All that was left was to draft the revolution's obituary. Those who still dreamed of revolution sought to figure out where they had gone wrong, how they had failed to persuade enough Egyptians that liberty and security weren't mutually exclusive. Alaa Abdel Fattah sent letters from prison, which were published on the dwindling number of critical websites that remained. Moaz wrote passionate essays, which were occasionally accepted by newspapers; otherwise he posted them on Facebook. At the beginning of the revolution, Mubarak supporters had formed a group called “Please Forgive Us, O Leader,” apologizing for the Tahrir youth who were rudely disputing his rule. As el-Sisi promoted himself to field marshal and prepared his inevitable presidential campaign, Moaz recalled the firestorm that had engulfed Zyad when he likened the previous field
marshal to a donkey. Moaz penned a parody of the
felool
credo: “Please forgive us, O donkey,” he wrote, a flowery apology to beasts of burden everywhere. The craven Egyptians who were voluntarily surrendering to the yoke of military fascism, Moaz wrote, did not deserve to be compared with the oppressed but dignified donkey.

El-Sisi's constitution passed with 98 percent support in a referendum in January. Weeks of smothering propaganda had urged a “yes” vote, and the last stragglers who urged people to say no were jailed as spies, traitors, or vandals. In a vast show of force across the nation, representatives of all the different security branches surrounded polling stations, outnumbering civilians on the street at any given time by a ratio of two to one. They meant to thwart any Muslim Brotherhood protests, and also to signal to the citizenry that the deep state was in better condition than ever. “The army and the people are one hand,” banners everywhere proclaimed while sound trucks played the promilitary anthem “Bless the Hands.”

Only the details of the restoration remained to be sorted out. Field Marshal el-Sisi would assume the presidency, the Muslim Brotherhood would weather another generation underground, and Egyptians would bow again under an incompetent authoritarian government that would promise stability and growth while delivering neither. For sixty years, the generals had controlled Egypt, and they'd never managed to provide liberty, economic prosperity, or dignity.
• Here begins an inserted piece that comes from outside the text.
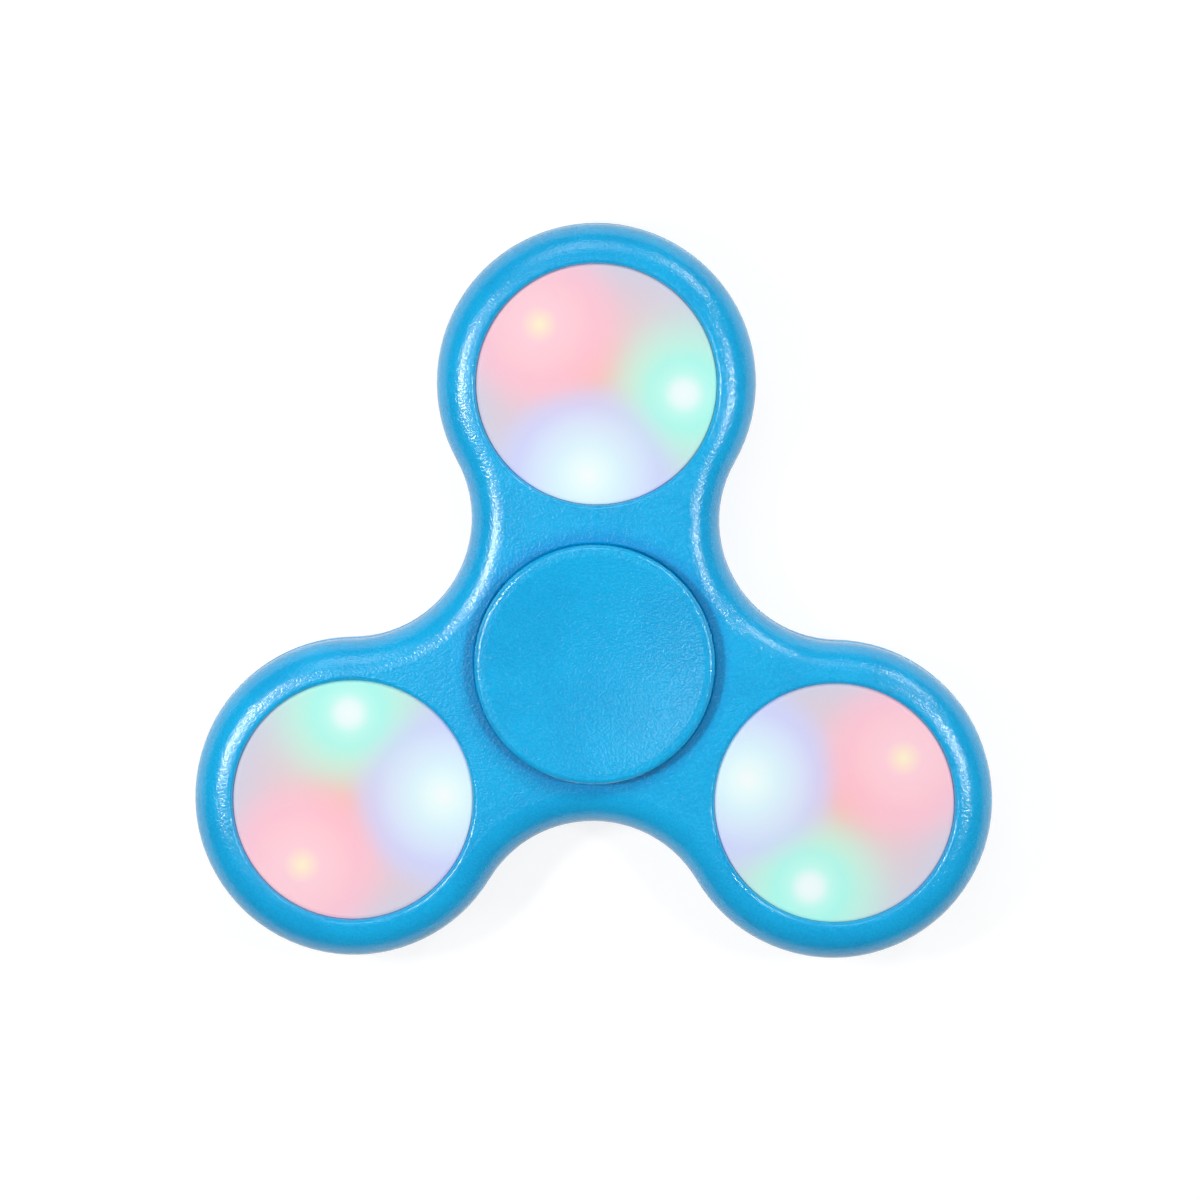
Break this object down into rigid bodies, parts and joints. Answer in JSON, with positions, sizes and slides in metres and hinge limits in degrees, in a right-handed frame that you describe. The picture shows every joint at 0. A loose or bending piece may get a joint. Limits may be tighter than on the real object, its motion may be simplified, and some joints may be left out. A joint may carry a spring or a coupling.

On the third anniversary of the revolution, January 25, 2014, Tahrir Square was closed to revolutionaries. Only el-Sisi supporters were allowed, and they threw a grand coronation party funded and organized by the army. First-rate sound system, banners, and refreshments. Dissenters, real or perceived, were beaten. No one had to give an order. The people were fired up enough to do it of their own accord.

Basem had given up on his bigger dreams. His architecture business had dried up. His savings would last another few months. He didn't know how long el-Sisi would permit political life to continue. His dreams of revolution had faded into something much more meager. Power lay out of reach, and so did the people. Now all that was left for him was to build something in politics that might serve the next generation: no longer the ambitious blueprint of a revolutionary architect but the workaday routine of an engineer. From now on, he was dedicated to training party
members, giving them management and logistical skills, and a curriculum in social democratic political theory that he had spent a year developing. Many of the other party leaders were lazy, turning up only to give speeches or appear on TV. Basem thought the next opportunity would come in eight years or so, when el-Sisi would be wrapping up his second presidential term. That's when a finely trained political party could compete for elections and public opinion as the Muslim Brotherhood had been able to do in the first rotation after Tahrir.